Estômago produz antibiótico natural

Cientistas japoneses identificaram um antibiótico natural contra a bactéria Helicobacter pylori , associada a 90% dos casos de câncer no estômago e principal causadora de doenças estomacais como gastrite e úlcera. O ‘remédio’ seria composto pela associação de uma proteína e um carboidrato encontrados na porção inferior do estômago humano. O estudo, feito por pesquisadores do Instituto Burnham nos Estados Unidos, foi publicado na revista Science em 13 de agosto.

A bactéria H. pylori tem forma de espiral, vive na mucosa do estômago de primatas e está ligada ao desenvolvimento de várias doenças gástricas

Mais de 50% da população mundial está infectada com a H.pylori , mas a maioria das pessoas não é afetada ou possui uma defesa natural contra os efeitos prejudiciais da doença. Não se conhece ainda a causa dessa imunidade: os cientistas podem ter achado a explicação para ela e encontrado um caminho para curar ou prevenir essas doenças estomacais.

A H.pylori se desenvolve normalmente na camada superficial da mucosa e revestimento do estômago, sendo muito raro encontrá-la em porções mais profundas desse órgão. Os pesquisadores desvendaram o porquê: nessa parte do estômago as células da mucosa secretam uma classe particular de glicoproteínas (o-glicanos) ligada a um carboidrato específico (alfa 1,4-N-acetilglucosamina). Essa união funciona como um antibiótico natural, um mecanismo de defesa contra a bactéria.

Os pesquisadores clonaram em laboratório a proteína ligada ao carboidrato e isolaram células de uma parte da camada do estômago que a bactéria costuma habitar para aplicar a substância. “Na presença dessa secreção, a H.pylori sofreu bloqueio na biossíntese de um componente de sua parede celular, essencial para sua sobrevivência, o que fez com que ela perdesse o formato e a mobilidade e eventualmente morresse”, explica à CH On-line o biólogo Jun Nakayama, um dos autores do estudo.

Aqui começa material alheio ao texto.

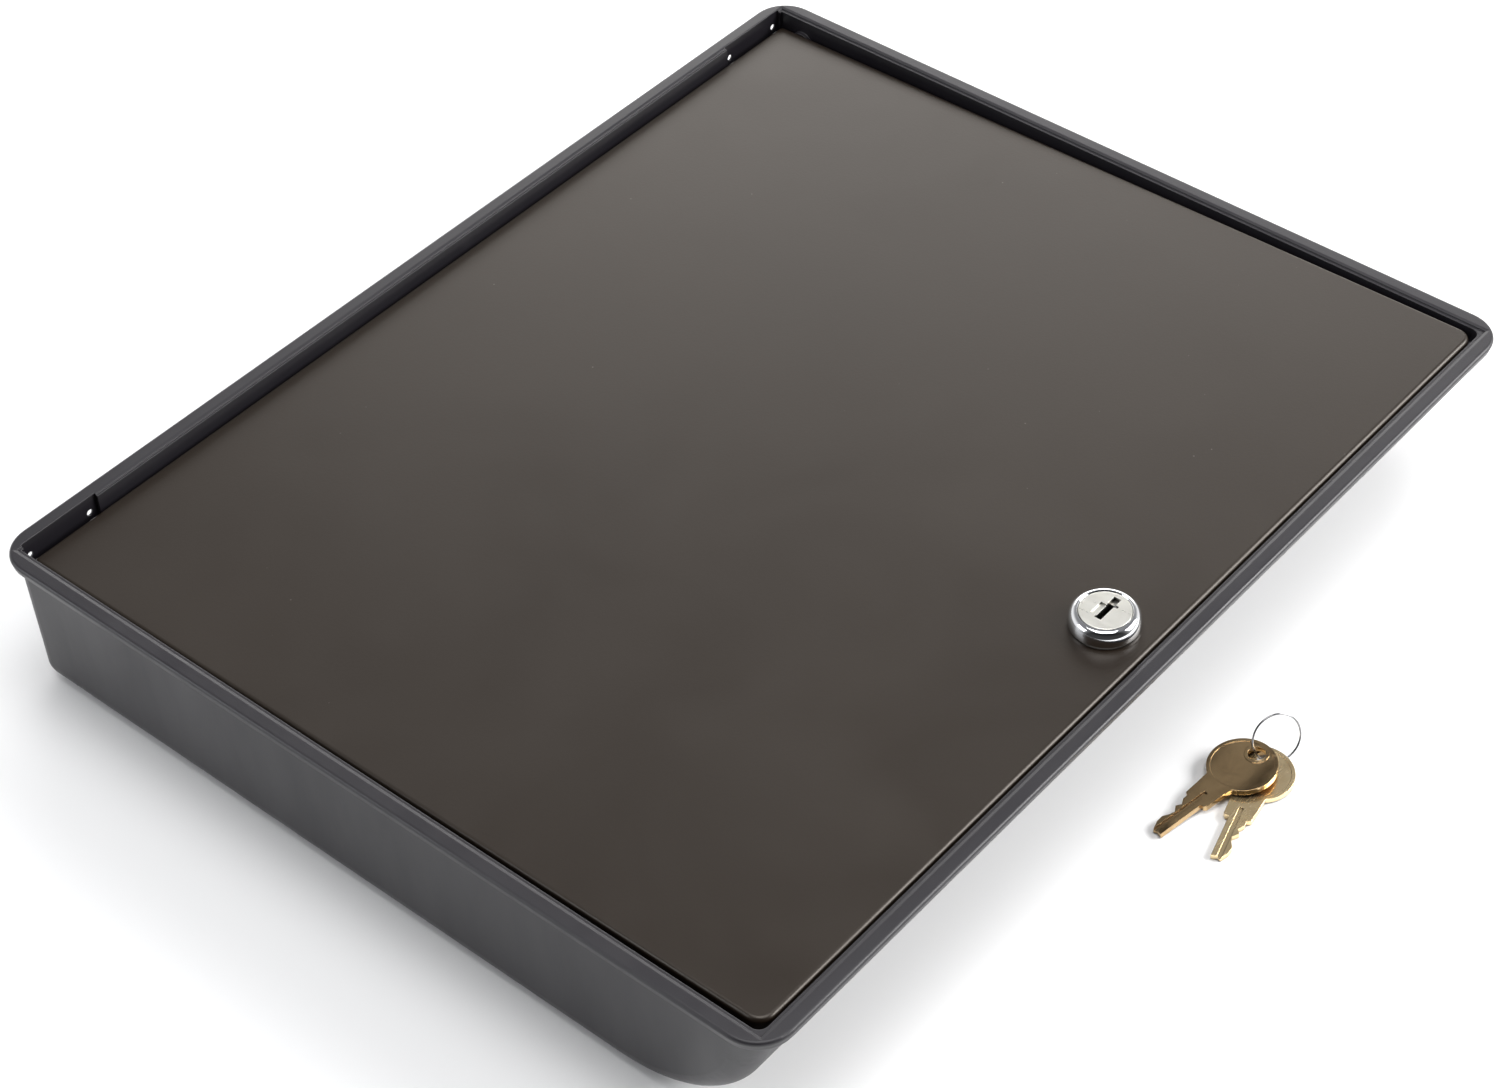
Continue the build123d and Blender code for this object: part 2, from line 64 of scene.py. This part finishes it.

Nakayama esclarece que essa capacidade de destruir a parede celular da bactéria tem efeitos semelhantes aos acarretados pela introdução de antibióticos no organismo humano. “Esta é a primeira vez que se observa em um glicoproteína humana essa capacidade de funcionar como antibiótico”, afirma. “Isso nos fornece uma base essencial para o design de drogas seguras — sem contra-indicações — no tratamento de úlceras e na prevenção de câncer no estômago associado a H.pylori .”

Os pesquisadores agora estão estudando a possibilidade de criar vacas e grãos de soja geneticamente modificados com a intenção de produzir um leite que contenha em sua composição a proteína e o carboidrato em questão. “Seria uma forma de erradicar a infecção por H.pylori e eliminar o câncer de estômago ligado a ela”, conclui Nakayama.